> Work to be completed
Pick out the lines containing "scene".

----- Information shown -----

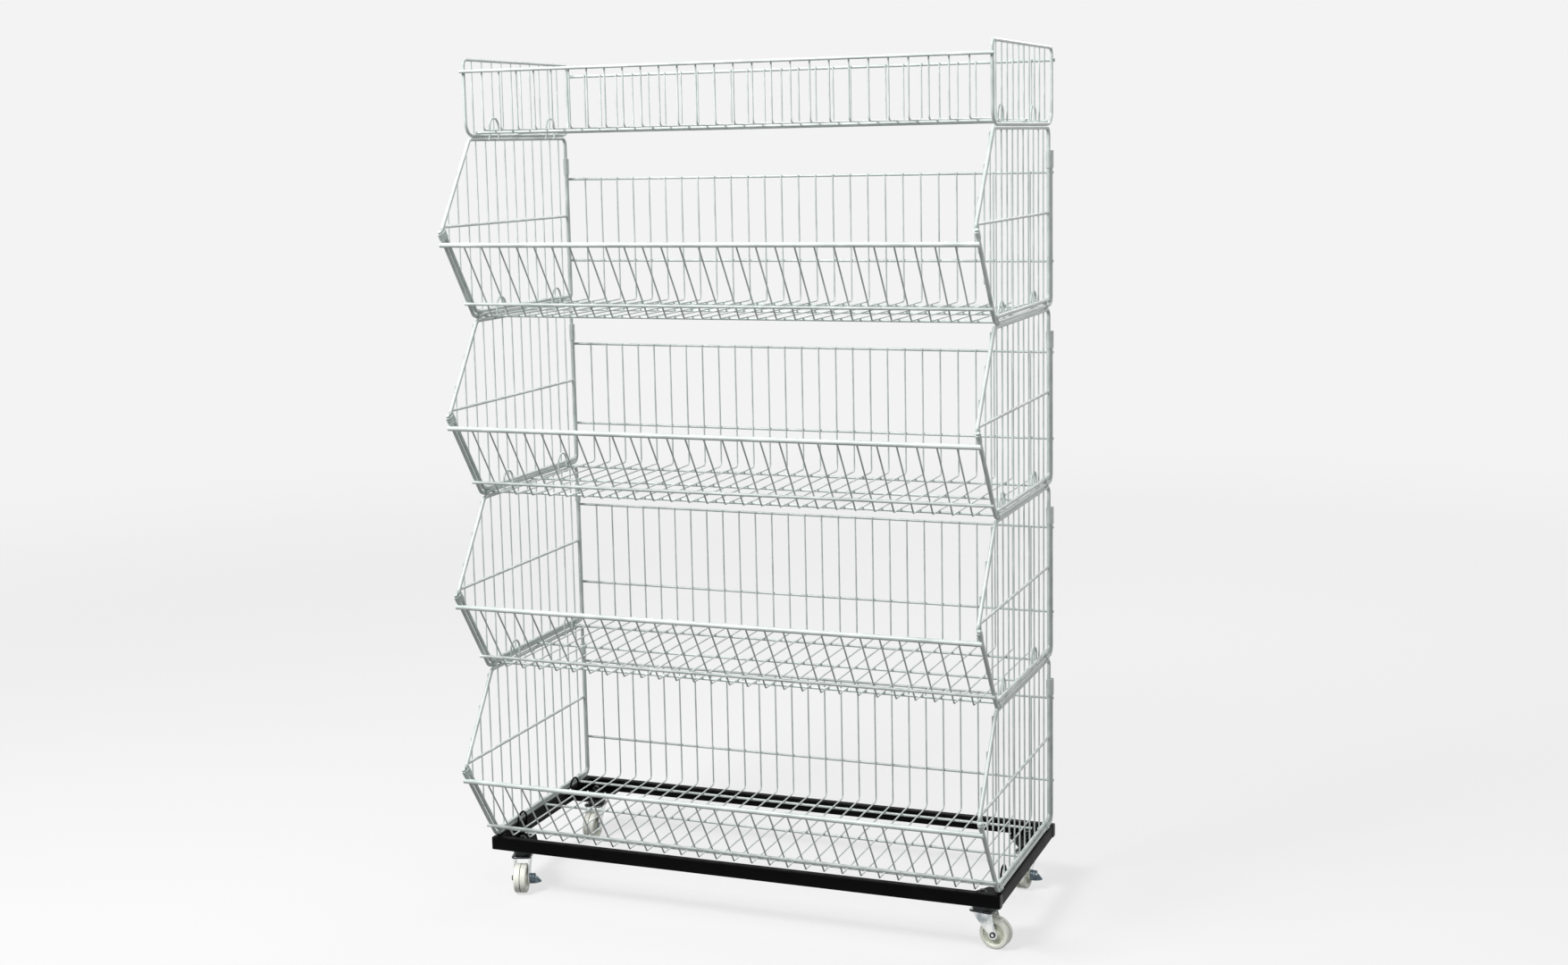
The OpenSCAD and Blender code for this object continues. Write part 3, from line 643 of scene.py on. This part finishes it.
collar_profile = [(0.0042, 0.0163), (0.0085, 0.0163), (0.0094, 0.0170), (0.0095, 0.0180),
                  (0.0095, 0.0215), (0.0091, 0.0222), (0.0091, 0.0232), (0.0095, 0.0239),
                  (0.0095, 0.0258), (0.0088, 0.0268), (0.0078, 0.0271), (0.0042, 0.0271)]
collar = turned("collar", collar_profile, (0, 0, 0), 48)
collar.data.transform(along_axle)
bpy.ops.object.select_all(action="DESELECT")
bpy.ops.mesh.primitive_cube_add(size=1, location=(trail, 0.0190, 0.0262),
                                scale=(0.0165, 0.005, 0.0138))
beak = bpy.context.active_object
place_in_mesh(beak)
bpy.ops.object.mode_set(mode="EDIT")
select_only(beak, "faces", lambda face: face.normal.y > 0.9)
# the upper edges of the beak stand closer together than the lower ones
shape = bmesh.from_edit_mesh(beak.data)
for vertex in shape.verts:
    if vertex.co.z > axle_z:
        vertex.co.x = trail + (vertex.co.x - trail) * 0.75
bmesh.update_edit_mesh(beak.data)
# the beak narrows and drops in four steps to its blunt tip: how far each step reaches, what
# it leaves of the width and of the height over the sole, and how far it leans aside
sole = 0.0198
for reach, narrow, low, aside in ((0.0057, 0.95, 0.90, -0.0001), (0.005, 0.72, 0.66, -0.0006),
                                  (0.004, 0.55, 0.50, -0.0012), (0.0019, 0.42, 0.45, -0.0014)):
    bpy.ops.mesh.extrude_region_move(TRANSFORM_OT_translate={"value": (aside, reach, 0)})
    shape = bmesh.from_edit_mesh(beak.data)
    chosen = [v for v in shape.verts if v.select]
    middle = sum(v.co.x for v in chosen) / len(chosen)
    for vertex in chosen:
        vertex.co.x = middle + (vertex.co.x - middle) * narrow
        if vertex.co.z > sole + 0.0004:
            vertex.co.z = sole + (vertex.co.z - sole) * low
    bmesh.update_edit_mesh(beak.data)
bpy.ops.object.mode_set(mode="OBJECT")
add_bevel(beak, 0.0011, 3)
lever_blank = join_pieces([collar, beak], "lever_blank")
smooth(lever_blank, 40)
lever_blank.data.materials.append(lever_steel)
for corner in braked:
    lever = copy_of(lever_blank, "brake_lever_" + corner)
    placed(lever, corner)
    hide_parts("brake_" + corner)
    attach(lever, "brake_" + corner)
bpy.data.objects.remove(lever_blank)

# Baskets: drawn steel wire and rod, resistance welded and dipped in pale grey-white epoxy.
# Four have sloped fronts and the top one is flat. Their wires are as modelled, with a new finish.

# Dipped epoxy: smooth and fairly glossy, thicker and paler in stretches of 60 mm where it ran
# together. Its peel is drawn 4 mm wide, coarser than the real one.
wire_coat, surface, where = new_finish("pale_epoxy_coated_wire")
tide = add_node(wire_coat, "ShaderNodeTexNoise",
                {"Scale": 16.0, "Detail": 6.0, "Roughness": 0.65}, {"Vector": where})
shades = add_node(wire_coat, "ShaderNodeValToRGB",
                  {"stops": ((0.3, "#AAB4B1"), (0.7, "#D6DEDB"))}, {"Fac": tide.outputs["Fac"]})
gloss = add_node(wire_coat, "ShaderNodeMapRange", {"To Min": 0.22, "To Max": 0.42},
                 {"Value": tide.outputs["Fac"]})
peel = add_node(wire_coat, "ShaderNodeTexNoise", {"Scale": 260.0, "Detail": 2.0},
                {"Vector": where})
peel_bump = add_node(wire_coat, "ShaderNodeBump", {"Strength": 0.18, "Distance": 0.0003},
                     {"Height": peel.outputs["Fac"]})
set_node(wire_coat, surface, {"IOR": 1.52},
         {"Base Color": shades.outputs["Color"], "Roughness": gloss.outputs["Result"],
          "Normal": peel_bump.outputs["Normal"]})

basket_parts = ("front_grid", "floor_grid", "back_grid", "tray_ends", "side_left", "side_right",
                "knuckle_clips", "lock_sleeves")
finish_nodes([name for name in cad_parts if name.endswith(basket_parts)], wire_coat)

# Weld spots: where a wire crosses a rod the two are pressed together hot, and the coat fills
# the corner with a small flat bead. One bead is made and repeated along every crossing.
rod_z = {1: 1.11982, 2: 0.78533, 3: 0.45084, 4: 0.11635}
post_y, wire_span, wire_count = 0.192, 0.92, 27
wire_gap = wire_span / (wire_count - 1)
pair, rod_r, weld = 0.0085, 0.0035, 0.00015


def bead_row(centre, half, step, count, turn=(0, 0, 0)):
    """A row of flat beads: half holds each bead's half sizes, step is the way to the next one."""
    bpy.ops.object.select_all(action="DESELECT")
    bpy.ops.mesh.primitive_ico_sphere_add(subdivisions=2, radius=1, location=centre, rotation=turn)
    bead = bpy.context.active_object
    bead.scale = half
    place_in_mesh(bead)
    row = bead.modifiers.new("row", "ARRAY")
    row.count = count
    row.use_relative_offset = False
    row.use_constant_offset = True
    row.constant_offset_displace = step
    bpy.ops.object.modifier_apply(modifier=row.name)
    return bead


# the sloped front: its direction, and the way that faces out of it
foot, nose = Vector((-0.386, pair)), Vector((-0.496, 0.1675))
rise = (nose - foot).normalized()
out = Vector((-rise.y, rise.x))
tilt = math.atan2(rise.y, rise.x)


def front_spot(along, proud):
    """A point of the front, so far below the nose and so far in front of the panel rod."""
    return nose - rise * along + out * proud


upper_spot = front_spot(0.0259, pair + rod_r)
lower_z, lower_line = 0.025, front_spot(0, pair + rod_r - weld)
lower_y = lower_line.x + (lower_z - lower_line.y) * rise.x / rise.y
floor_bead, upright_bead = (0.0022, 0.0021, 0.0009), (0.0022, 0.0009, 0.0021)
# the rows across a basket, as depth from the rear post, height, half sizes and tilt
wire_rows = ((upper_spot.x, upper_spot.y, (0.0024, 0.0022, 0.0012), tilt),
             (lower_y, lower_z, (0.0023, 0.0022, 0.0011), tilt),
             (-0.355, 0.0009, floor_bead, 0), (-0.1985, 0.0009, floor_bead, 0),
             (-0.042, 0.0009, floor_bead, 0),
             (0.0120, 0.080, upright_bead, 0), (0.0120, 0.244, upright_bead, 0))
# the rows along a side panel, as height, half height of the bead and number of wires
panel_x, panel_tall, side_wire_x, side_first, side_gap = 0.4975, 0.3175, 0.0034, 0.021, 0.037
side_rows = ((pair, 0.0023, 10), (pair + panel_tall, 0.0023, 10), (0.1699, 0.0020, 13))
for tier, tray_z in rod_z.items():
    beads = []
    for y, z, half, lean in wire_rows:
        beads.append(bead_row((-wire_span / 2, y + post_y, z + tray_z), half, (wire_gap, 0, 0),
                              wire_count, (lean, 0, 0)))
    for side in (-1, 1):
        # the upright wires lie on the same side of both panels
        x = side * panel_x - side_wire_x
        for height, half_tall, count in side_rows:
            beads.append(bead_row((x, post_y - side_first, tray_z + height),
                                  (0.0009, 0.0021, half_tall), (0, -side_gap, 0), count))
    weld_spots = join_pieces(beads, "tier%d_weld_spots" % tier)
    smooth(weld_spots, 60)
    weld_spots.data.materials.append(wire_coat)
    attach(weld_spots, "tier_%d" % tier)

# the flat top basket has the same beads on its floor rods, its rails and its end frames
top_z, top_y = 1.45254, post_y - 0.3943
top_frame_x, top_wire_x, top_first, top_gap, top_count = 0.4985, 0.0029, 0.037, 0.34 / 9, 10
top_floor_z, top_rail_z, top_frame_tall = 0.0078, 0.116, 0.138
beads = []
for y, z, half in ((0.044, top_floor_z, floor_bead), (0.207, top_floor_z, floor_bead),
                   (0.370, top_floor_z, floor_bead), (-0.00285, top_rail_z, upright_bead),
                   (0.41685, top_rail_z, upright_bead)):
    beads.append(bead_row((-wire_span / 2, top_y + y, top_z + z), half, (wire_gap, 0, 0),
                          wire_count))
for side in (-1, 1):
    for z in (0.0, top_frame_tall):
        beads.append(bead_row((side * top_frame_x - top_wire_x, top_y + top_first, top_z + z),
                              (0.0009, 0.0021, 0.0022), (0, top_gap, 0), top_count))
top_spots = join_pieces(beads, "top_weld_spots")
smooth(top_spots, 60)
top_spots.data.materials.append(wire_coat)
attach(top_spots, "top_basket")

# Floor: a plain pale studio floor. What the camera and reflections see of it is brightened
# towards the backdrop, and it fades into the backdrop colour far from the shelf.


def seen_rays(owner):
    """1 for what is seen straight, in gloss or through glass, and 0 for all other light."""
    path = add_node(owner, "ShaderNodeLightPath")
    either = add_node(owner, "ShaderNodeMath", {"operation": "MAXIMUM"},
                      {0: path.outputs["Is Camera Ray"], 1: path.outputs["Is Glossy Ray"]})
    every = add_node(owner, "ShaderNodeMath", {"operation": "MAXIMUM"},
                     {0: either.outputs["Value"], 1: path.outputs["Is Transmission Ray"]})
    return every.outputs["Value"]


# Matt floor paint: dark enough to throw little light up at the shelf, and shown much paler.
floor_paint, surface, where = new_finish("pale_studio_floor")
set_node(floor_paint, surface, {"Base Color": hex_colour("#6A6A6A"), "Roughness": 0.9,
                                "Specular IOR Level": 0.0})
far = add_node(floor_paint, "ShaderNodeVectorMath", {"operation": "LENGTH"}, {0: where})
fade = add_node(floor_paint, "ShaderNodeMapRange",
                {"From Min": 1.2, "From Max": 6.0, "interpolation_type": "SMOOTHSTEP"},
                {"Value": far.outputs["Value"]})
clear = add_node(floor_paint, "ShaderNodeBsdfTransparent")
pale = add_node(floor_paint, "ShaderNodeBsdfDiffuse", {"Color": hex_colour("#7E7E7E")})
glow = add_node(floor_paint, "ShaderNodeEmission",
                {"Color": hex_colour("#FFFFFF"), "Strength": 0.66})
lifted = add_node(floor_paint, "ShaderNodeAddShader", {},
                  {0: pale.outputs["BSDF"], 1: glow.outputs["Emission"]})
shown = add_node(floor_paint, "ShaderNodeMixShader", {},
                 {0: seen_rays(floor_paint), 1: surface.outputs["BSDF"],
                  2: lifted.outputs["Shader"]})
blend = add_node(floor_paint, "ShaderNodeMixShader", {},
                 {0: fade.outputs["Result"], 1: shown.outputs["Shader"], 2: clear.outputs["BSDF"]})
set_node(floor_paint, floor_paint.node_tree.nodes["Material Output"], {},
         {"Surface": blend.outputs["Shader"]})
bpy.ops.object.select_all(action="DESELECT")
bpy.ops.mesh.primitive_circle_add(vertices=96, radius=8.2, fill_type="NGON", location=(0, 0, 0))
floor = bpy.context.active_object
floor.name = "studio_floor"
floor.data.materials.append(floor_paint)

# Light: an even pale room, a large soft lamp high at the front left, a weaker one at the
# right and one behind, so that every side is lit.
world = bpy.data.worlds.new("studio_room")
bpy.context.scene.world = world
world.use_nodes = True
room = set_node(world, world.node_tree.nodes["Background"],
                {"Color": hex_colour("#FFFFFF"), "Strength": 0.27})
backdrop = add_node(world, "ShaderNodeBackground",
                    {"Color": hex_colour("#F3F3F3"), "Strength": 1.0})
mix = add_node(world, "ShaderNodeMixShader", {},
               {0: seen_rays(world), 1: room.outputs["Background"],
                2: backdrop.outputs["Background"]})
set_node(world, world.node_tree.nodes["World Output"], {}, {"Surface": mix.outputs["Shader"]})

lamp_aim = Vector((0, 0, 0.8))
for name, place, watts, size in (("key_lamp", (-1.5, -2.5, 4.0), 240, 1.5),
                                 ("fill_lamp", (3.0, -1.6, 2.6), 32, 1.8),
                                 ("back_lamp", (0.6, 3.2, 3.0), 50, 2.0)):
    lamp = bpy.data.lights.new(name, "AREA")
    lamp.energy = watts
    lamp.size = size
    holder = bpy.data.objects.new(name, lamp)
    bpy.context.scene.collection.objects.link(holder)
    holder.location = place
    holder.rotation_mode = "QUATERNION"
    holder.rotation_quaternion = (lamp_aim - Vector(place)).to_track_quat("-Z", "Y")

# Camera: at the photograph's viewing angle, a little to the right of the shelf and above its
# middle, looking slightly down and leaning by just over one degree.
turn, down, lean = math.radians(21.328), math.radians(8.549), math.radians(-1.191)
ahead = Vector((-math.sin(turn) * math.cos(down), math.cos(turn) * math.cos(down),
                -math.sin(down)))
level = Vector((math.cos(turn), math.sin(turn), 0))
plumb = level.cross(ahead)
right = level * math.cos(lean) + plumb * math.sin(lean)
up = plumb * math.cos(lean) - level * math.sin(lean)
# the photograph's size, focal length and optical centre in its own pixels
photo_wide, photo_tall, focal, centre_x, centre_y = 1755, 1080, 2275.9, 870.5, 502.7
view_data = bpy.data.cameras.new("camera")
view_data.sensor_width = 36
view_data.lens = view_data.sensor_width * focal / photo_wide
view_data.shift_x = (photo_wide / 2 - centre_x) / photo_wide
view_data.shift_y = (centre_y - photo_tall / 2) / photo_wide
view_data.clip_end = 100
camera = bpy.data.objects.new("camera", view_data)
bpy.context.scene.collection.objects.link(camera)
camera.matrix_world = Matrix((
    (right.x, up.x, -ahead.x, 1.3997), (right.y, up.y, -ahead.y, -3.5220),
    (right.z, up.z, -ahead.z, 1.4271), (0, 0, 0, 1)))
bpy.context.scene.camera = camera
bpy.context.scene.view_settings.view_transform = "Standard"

-----

> Solution to the exercise
The OpenSCAD and Blender code for this object continues. Write part 3, from line 643 of scene.py on. This part finishes it.
bpy.context.scene.world = world
    bpy.context.scene.collection.objects.link(holder)
bpy.context.scene.collection.objects.link(camera)
bpy.context.scene.camera = camera
bpy.context.scene.view_settings.view_transform = "Standard"